Over on East 4th Street, La MaMa's plans don't even so much as nod to the changing weather. Ritualistic Greek performance art, accompanied by a five-piece orchestra, The Dream of the Phoenix, takes place in mid-April. And a re-staging of its 1989 production of The Night Before Thinking, a play by Moroccan painter Ahmed Yacoubi scheduled for later in April, shows the breadth of the theater's appetite--the event includes: North African music performed by a live orchestra, projections of Yacoubi's paintings, the plumage of many costumes, and dance.
Multimedia makes another showing at La MaMa in late April to mid May with the opera The Valley of Iao by Lee Nagrin. The piece explores the relationship between Nagrin and her brother, with the sets telling as much of the story as the play. Later in May, Denise Stoklos, the "Meryl Streep of Brazil", continues the international spring flavor in her newest biographical work. La MaMa is also producing What Happened to Me?, a play with many characters which tells the story of a homeless man. For those who like Patricia Highsmith novels, Edgar Oliver's The Drowning Pages--which press representative Jonathan Slaff describes as "a new psycho-sexual poetry play"--should delight, as should the musical The Wound, going up in late May, which concerns the cruel acts of an innkeeper named Maria.
Over on lower Sixth Avenue at HERE, also in May, Kay Ostrenko will perform her one-woman show about her unusual Florida childhood and how consciousness of her race (white) didn't set in until high school. Also at HERE, running through April, Renée Flemings stars in The Bible Belt, a one-woman show about religion, redemption and hair grease in that region of the country.

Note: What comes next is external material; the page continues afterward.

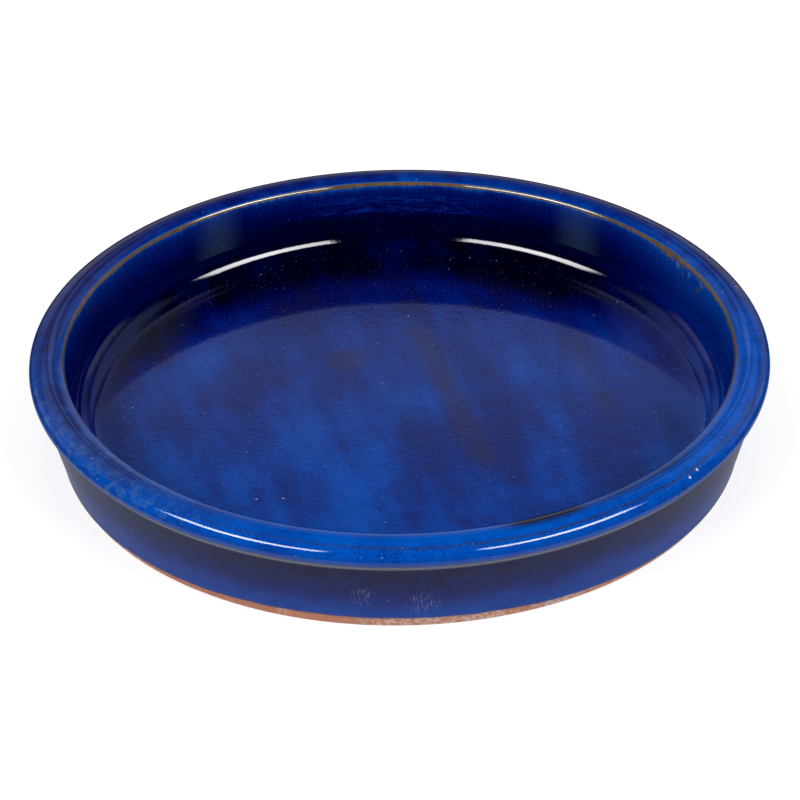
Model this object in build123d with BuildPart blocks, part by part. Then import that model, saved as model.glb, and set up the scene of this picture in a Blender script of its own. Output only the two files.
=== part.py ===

Reviving a recently successful revival seems like a good idea. So Tennessee Williams fans take note: Small Craft Warnings will be back again in May at the Worth St. Theater. One of his lesser-known plays, Small Craft Warnings takes place at Monk's Place, a shabby bar on the California coast, where the usual Williams-type characters regularly flock. Obie Award-winning actor David Greenspan stars as Quentin. Historical note: when sales were slipping after the show opened Off-Broadway in 1972, Williams appeared on stage to spark interest (but, as of yet, there no rumors of a similar stunt this time around).
Back on the East Side, at the Bouwerie Lane Theatre, the Jean Cocteau Repertory is now staging its version of Euripides' Medea. Medea is the mother who slaughtered her children--for a good reason: the Corinthians would have done it first, in revenge for her killing one of their own. But she had a good reason for that one too. And she's not even from Corinth, where she and her husband Jason, whom she helped win the Golden Fleece, live. Music scored just for this production frames the ancient story with something very contemporary in order to underscore the connection between audience members and characters. Cocteau Rep alternates Medea with Bertolt Brecht's Edward II.
Annie Lanzillotto, performance artist and literature curator at The Kitchen, loves when "theater brings people together." Performers who incorporate video, film and Internet particularly interest her, since they increase possibilities for international connections and "show a fluidity of mind set." One of her favorite examples of theater bringing all kinds of people together is Richard Move, whose Martha at Mother, performed in a small dark club on West 14th Street, showcased visiting dancers like Merce Cunningham, and packed in all kinds of audience members night after night. "Richard Move played Martha Graham impeccably. The show was so tied to him and his personal obsession, and done so well, you had to leave feeling elevated," Lanzillotto says. At the Kitchen in May, Lanzillotto presents Night Light, a public art performance/installation by Ann Carlson. A critically acclaimed artist, Carlson theatricalizes Chelsea and uses dance, voice, sound and visual elements to reveal the history and life of the neighborhood.
And, to reward those who flock to--and not away--from New York over Memorial Day, Theater for the New City is running their fifth-annual Festival of the Arts. For three days, the festival takes over the streets in and around the theater company's home on First Avenue and 10th Street. The spectacle promises to present plays and writers from every community represented in the Lower East Side, from the Ukrainians to the African Americans to the Chinese.
There's one way to divide the world: people who like cities and people who do not. For the urbanites, the options of Off-Off Broadway are sure to offer at least one intriguing play. As for the other half, they might as well stay in the Adirondacks.